4. Just because neither of us have encountered incestuous relationships in the church does not mean they do not exist. I have not doubt that a long time ago you could have made all the statements that you have never heard of someone in a homosexual relationship that also believed themselves to be Christian, and that something like that “might occur on the frequency of a serial killing.” Since homosexuality is only recently a real issue in the church you cannot say that because incest is not currently an issue that it is illegitimate to make it one. You have not really engaged this issue, and perhaps you could explain why it is so “self-explanatory.” I only bring it up because I think your same method for justifying homosexuality could be used to justify incest. Obviously, sincere Christians disagree on a number of issues and so I do not give much weight to your “instinctive” understanding.

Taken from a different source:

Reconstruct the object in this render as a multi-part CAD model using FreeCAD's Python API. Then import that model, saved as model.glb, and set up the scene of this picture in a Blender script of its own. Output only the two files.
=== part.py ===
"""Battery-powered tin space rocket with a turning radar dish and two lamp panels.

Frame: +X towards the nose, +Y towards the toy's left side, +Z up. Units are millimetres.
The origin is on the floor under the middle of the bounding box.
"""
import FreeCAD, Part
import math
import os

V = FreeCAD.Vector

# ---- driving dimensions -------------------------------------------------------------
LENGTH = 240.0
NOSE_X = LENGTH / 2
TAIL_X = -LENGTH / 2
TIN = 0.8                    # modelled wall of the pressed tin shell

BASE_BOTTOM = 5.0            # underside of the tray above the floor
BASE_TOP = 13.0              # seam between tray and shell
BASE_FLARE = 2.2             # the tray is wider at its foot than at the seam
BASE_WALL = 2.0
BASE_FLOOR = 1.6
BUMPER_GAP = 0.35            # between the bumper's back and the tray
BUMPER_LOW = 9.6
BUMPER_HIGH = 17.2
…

6. There are laws established in the Hebrew scriptures that Christians no longer follow. It is important to realize though that Christians would still want to follow the spirit of those laws even though they do not follow the laws in their wooden sense. I think you have to say this or else you will make God’s revelation in the NT in disagreement with his revelation in the OT, which then would be Marcionism. Darrell is a dispensational scholar so perhaps he has fuller thoughts on this then what I can present. However, I don’t even see this as an issue with homosexuality since it is presented as sinful in both the Old and New Testaments.
Finally, those who believe homosexuality to be sinful do not believe it haphazardly. It is born out of a deep desire to obey God, perhaps even against some of their own sexual tendencies, which they would also believe to be rooted in their sinful nature. Again such sexual tendencies need not be limited to homo/hetero sexuality but all areas of sexuality. Also, love is not absent from those who believe homosexuality is sinful. There is a desire to love God by obeying what they believe he has told them and there is a love for neighbor in the belief that their relationship with their neighbor is best when they are obeying God.